Special Term correctly struck out paragraphs X through XXVI of the answer, allowing defendant to plead over, for the reason that they are redundant, and that section 241 of the Civil Practice Act requires a pleading to contain a plain and concise statement of the material facts, even in an action for libel. Furthermore, the said material is insufficient in law if regarded as purporting to allege the defense of justification, since it is not clear that the answer intends to apply these statements about labor unions in general to the plaintiff union (Larocque v. New York Herald Company, 220 N. Y. 632).
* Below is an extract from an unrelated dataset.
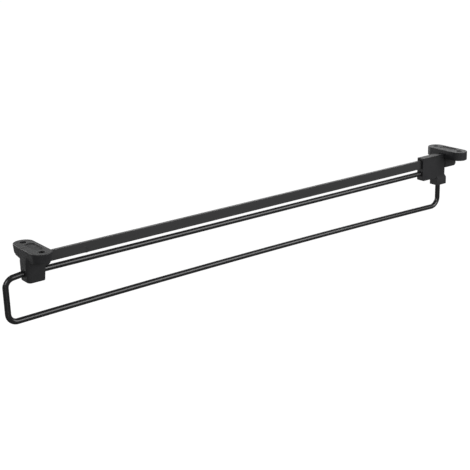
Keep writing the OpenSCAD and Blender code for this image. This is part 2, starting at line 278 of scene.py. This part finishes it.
def coated_wire_steel():
    """Semi-gloss coat on drawn wire, with faint lines along it."""
    material, tree, shader = new_material("coated_wire")
    peel = noise(tree, scale=1100, detail=2)
    cloud = noise(tree, scale=70, detail=3)
    lines = noise(tree, scale=1500, detail=2, stretch=(1, 0.01, 1))
    run = ranged(tree, lines, low=0.58, high=0.7, to_low=0, to_high=1)
    tone = wear_and_highlight_tone(tree, cloud, cloud_share=0.4, wear_and_highlight=run, wear_and_highlight_share=0.3)
    colour = blended_colour(tree, tone, low=(0.006, 0.006, 0.0064), high=(0.017, 0.017, 0.0175))
    tree.links.new(colour, shader.inputs["Base Color"])
    rough = worn_roughness(tree, cloud, dull=0.27, shiny=0.21, wear_and_highlight=run, polish=0.05)
    tree.links.new(rough, shader.inputs["Roughness"])
    shader.inputs["Specular IOR Level"].default_value = 0.5
    bump(tree, shader, peel, strength=0.12, distance=0.02 * MM)
    return material


def blackened_pin_steel():
    """Blackened steel pin with turned end faces."""
    material, tree, shader = new_material("dark_pin")
    turned = noise(tree, scale=1800, detail=3, stretch=(0.2, 1, 1))
    colour = blended_colour(tree, turned, low=(0.03, 0.03, 0.032), high=(0.075, 0.074, 0.072))
    tree.links.new(colour, shader.inputs["Base Color"])
    rough = ranged(tree, turned, NOISE_LOW, NOISE_HIGH, to_low=0.45, to_high=0.3)
    tree.links.new(rough, shader.inputs["Roughness"])
    shader.inputs["Metallic"].default_value = 0.8
    bump(tree, shader, turned, strength=0.2, distance=0.02 * MM)
    return material


def pale_floor():
    """A white floor lit evenly from inside, like the milky glass of a light table."""
    material, tree, shader = new_material("pale_floor")
    speck = noise(tree, scale=40, detail=2)
    colour = blended_colour(tree, speck, low=(0.23, 0.23, 0.23), high=(0.25, 0.25, 0.25))
    tree.links.new(colour, shader.inputs["Base Color"])
    shader.inputs["Roughness"].default_value = 0.9
    shader.inputs["Specular IOR Level"].default_value = 0.1
    shader.inputs["Emission Color"].default_value = (1, 1, 1, 1)
    shader.inputs["Emission Strength"].default_value = 0.97
    return material


# Pieces

def finished_copy(node, body, material, edge_r):
    """A copy of a CAD solid, joined up and with its sharp edges rounded."""
    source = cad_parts[node]
    piece = source.copy()
    piece.data = source.data.copy()
    piece.name = node + "_finished"
    piece.parent = None
    bpy.context.collection.objects.link(piece)
    start_edit(piece)
    bpy.ops.mesh.select_all(action="SELECT")
    bpy.ops.mesh.remove_doubles(threshold=MERGE_WITHIN)
    bpy.ops.mesh.dissolve_limited(angle_limit=FLAT_BELOW)
    end_edit()
    rounding = piece.modifiers.new("edges", "BEVEL")
    rounding.limit_method = "ANGLE"
    rounding.angle_limit = SHARP_ABOVE
    rounding.width = edge_r
    rounding.segments = EDGE_STEPS
    rounding.use_clamp_overlap = False
    select_only(piece)
    bpy.ops.object.modifier_apply(modifier=rounding.name)
    smooth(piece)
    flattening = piece.modifiers.new("flat faces", "WEIGHTED_NORMAL")
    flattening.mode = "FACE_AREA"
    flattening.keep_sharp = True
    bpy.ops.object.modifier_apply(modifier=flattening.name)
    paint(piece, material)
    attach(piece, body)
    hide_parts(node)
    return piece


def paint_sunk_panel(piece, middle, material):
    """Gives a flange's sunk panel a rougher skin of its own, also a little darker in colour as painted
    shade in the recess.
    """
    piece.data.materials.append(material)
    panel_slot = len(piece.data.materials) - 1
    shallowest = 0.1 * PANEL_DEPTH
    deepest = 1.1 * PANEL_DEPTH
    for face in piece.data.polygons:
        x, y, z = face.center
        within = abs(x) < PANEL_L / 2 and abs(y - middle) < PANEL_W / 2
        if within and shallowest < -z < deepest:
            face.material_index = panel_slot


def extrude_to(offset):
    bpy.ops.mesh.extrude_region_move(TRANSFORM_OT_translate={"value": offset})


def spin_about(y, z, degrees, steps):
    """Sweeps the selected ring about an axis across the rail."""
    bpy.ops.mesh.spin(steps=steps, dupli=False, angle=-math.radians(degrees), use_auto_merge=False,
                      center=(0, y, z), axis=(1, 0, 0))


def wire_loop(material):
    """One wire swept from its upper end in the carriage, round the loop, to its leg's end."""
    nose_centre = Vector((-NOSE_START, UPPER_Z - NOSE_R))
    nose_end = nose_centre + NOSE_R * Vector((-math.sin(NOSE_SLOPE), math.cos(NOSE_SLOPE)))
    down = Vector((math.cos(NOSE_SLOPE), math.sin(NOSE_SLOPE)))
    slope_l = (LOOP_REACH - BEND_R + nose_end.x + BEND_R * down.y) / down.x
    slope_end = nose_end - slope_l * down
    upper = slope_end + BEND_R * Vector((down.y, -down.x))
    front = Vector((-LOOP_REACH + BEND_R, HANG_FRONT_Z + BEND_R))
    rear = Vector((LEG_Y - REAR_BEND_R, HANG_REAR_Z + REAR_BEND_R))
    chord = Vector((rear.x - front.x, HANG_REAR_Z - HANG_FRONT_Z))
    tilt = math.atan2(chord.y, chord.x)
    camber_r = chord.length ** 2 / (8 * HANG_CAMBER) + HANG_CAMBER / 2
    half = math.asin(chord.length / 2 / camber_r)
    middle = Vector((front.x + rear.x, HANG_FRONT_Z + HANG_REAR_Z)) / 2
    camber_centre = middle + camber_r * math.cos(half) * Vector((math.sin(tilt), -math.cos(tilt)))

    bpy.ops.object.select_all(action="DESELECT")
    bpy.ops.mesh.primitive_circle_add(vertices=RING_POINTS, radius=WIRE_R, fill_type="NOTHING",
                                      location=(0, RUN_END, UPPER_Z), rotation=(math.pi / 2, 0, 0))
    piece = bpy.context.object
    piece.name = "wire_loop_swept"
    settle(piece)
    start_edit(piece)
    bpy.ops.mesh.select_all(action="SELECT")
    for _ in range(RUN_STEPS):
        extrude_to((0, -(RUN_END + NOSE_START) / RUN_STEPS, 0))
    spin_about(nose_centre.x, nose_centre.y, math.degrees(NOSE_SLOPE), NOSE_STEPS)
    extrude_to((0, -slope_l * down.x, -slope_l * down.y))
    spin_about(upper.x, upper.y, 90 - math.degrees(NOSE_SLOPE), BEND_STEPS)
    extrude_to((0, 0, front.y - upper.y))
    spin_about(front.x, front.y, 90 + math.degrees(tilt + half), BEND_STEPS)
    spin_about(camber_centre.x, camber_centre.y, -2 * math.degrees(half), CAMBER_STEPS)
    spin_about(rear.x, rear.y, 90 + math.degrees(half - tilt), BEND_STEPS)
    extrude_to((0, 0, LEG_TOP - rear.y))
    bpy.ops.mesh.select_all(action="SELECT")
    bpy.ops.mesh.remove_doubles(threshold=JOIN_WITHIN)
    bpy.ops.mesh.select_all(action="DESELECT")
    bpy.ops.mesh.select_non_manifold()
    bpy.ops.mesh.edge_face_add()
    bpy.ops.mesh.select_all(action="SELECT")
    bpy.ops.mesh.normals_make_consistent(inside=False)
    end_edit()
    smooth(piece)
    paint(piece, material)
    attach(piece, SLIDING)
    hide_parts("wire_loop")


plastic = moulded_plastic("moulded_plastic", low=(0.010, 0.010, 0.0112), high=(0.024, 0.024, 0.0255),
                          smoothest=0.42)
# The sunk panels' plastic: rougher, and a little darker in colour as painted shade in the recess.
rough_plastic_painted_shade = moulded_plastic("eroded_plastic_painted_shade", low=(0.009, 0.009, 0.010), high=(0.021, 0.021, 0.022),
                                smoothest=0.5)
bar_coat = coated_bar_steel()
wire_coat = coated_wire_steel()
pin_steel = blackened_pin_steel()

front_bracket = finished_copy("front_bracket", FIXED, plastic, BRACKET_EDGE_R)
rear_bracket = finished_copy("rear_bracket", FIXED, plastic, BRACKET_EDGE_R)
paint_sunk_panel(front_bracket, PANEL_SHIFT, rough_plastic_painted_shade)
paint_sunk_panel(rear_bracket, HOLE_SPAN + PANEL_SHIFT, rough_plastic_painted_shade)
finished_copy("carriage", SLIDING, plastic, CARRIAGE_EDGE_R)
finished_copy("guide_bar", FIXED, bar_coat, BAR_EDGE_R)
finished_copy("front_bar_pin", FIXED, pin_steel, PIN_EDGE_R)
finished_copy("rear_bar_pin", FIXED, pin_steel, PIN_EDGE_R)
finished_copy("leg_pin", SLIDING, pin_steel, PIN_EDGE_R)
wire_loop(wire_coat)


# Floor, lights and camera

def floor():
    bpy.ops.object.select_all(action="DESELECT")
    bpy.ops.mesh.primitive_plane_add(size=FLOOR_SIZE, location=(0, 0, FLOOR_Z))
    piece = bpy.context.object
    piece.name = "floor"
    settle(piece)
    paint(piece, pale_floor())
    piece.visible_diffuse = False
    piece.visible_glossy = False


def soft_box(name, place, aim, width, height, power):
    light = bpy.data.lights.new(name, "AREA")
    light.shape = "RECTANGLE"
    light.size = width
    light.size_y = height
    light.energy = power
    lamp = bpy.data.objects.new(name, light)
    lamp.location = place
    lamp.rotation_euler = (Vector(aim) - Vector(place)).to_track_quat("-Z", "Y").to_euler()
    lamp.visible_camera = False
    bpy.context.collection.objects.link(lamp)


def white_surroundings(strength, seen):
    world = bpy.data.worlds.new("studio")
    bpy.context.scene.world = world
    world.use_nodes = True
    tree = world.node_tree
    ground = tree.nodes["Background"]
    ground.inputs["Color"].default_value = (1, 1, 1, 1)
    ground.inputs["Strength"].default_value = strength
    backdrop = tree.nodes.new("ShaderNodeBackground")
    backdrop.inputs["Color"].default_value = (1, 1, 1, 1)
    backdrop.inputs["Strength"].default_value = seen
    path = tree.nodes.new("ShaderNodeLightPath")
    choice = tree.nodes.new("ShaderNodeMixShader")
    tree.links.new(path.outputs["Is Camera Ray"], choice.inputs[0])
    tree.links.new(ground.outputs["Background"], choice.inputs[1])
    tree.links.new(backdrop.outputs["Background"], choice.inputs[2])
    tree.links.new(choice.outputs["Shader"], tree.nodes["World Output"].inputs["Surface"])


def camera():
    """The photograph's viewpoint, fitted to the four screw holes and the long straight edges."""
    stand = (0.727662, -0.346435, 0.262034)
    turn = math.radians(53.101)
    lift = math.radians(18.008)
    roll = math.radians(-1.616)
    ahead = Vector((-math.sin(turn) * math.cos(lift), math.cos(turn) * math.cos(lift), -math.sin(lift)))
    level = Vector((math.cos(turn), math.sin(turn), 0))
    upright = level.cross(ahead)
    right = math.cos(roll) * level + math.sin(roll) * upright
    up = math.cos(roll) * upright - math.sin(roll) * level
    data = bpy.data.cameras.new("camera")
    data.lens = 80.98
    data.sensor_width = 36
    data.clip_start = 0.05
    data.clip_end = 60
    view = bpy.data.objects.new("camera", data)
    frame_axes = Matrix((right, up, -ahead)).transposed()
    view.matrix_world = Matrix.Translation(stand) @ frame_axes.to_4x4()
    bpy.context.collection.objects.link(view)
    bpy.context.scene.camera = view


floor()
white_surroundings(strength=0.22, seen=1.05)
soft_box("right_light", place=(1.0, 0.8, 0.45), aim=(0, 0.25, -0.02), width=1.0, height=0.75, power=12)
soft_box("back_left_light", place=(-1.1, 1.35, 0.45), aim=(0, 0.35, 0), width=1.6, height=0.5, power=4.4)
soft_box("left_light", place=(-1.5, -0.1, 0.15), aim=(0, 0.1, -0.01), width=0.9, height=0.9, power=14)
soft_box("front_light", place=(0.9, -1.3, 0.8), aim=(0, 0.1, -0.02), width=1.2, height=0.9, power=14)
soft_box("low_light", place=(1.0, -0.33, -0.34), aim=(0, 0.1, -0.04), width=0.15, height=0.5, power=0.3)
camera()

scene = bpy.context.scene
scene.view_settings.view_transform = "Standard"
scene.view_settings.look = "None"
*109In permitting the defendants to amend their answer, however, scope must he allowed to them to comply with the rules that in pleading justification the particular facts and circumstances constituting what is claimed to have been the truth must be set forth in some detail, and that a mere reiteration of the libelous words and the averment that they are true is insufficient (Wachter v. Quenzer, 29 N. Y. 547, 552; Bingham v. Gaynor, 203 N. Y. 27, 34), and that in pleading mitigation, the particular mitigating circumstances must themselves be stated, including the sources of defendants’ information and the grounds for their belief, so as to show absence of actual malice (Civ. Prac. Act, § 338). This would also be true with respect to disproving the existence of actual malice under the defense of qualified privilege, except that where facts appear giving rise to a relationship resulting in qualified privilege, the burden of proof is upon the plaintiff to establish actual malice (Byam v. Collins, 111 N. Y. 143, 150; Peeples v. State of New York, 179 Misc. 272, 276; Seelman, Law of Libel and Slander [1933 ed.], par. 541).
The order so far as appealed from should be affirmed, with $20 costs and disbursements.
Peck, P. J., Glennon, Cohn, Van Voorhis and Shientag, JJ., concur.
Order, so far as appealed from, unanimously affirmed, with $20 costs and disbursements.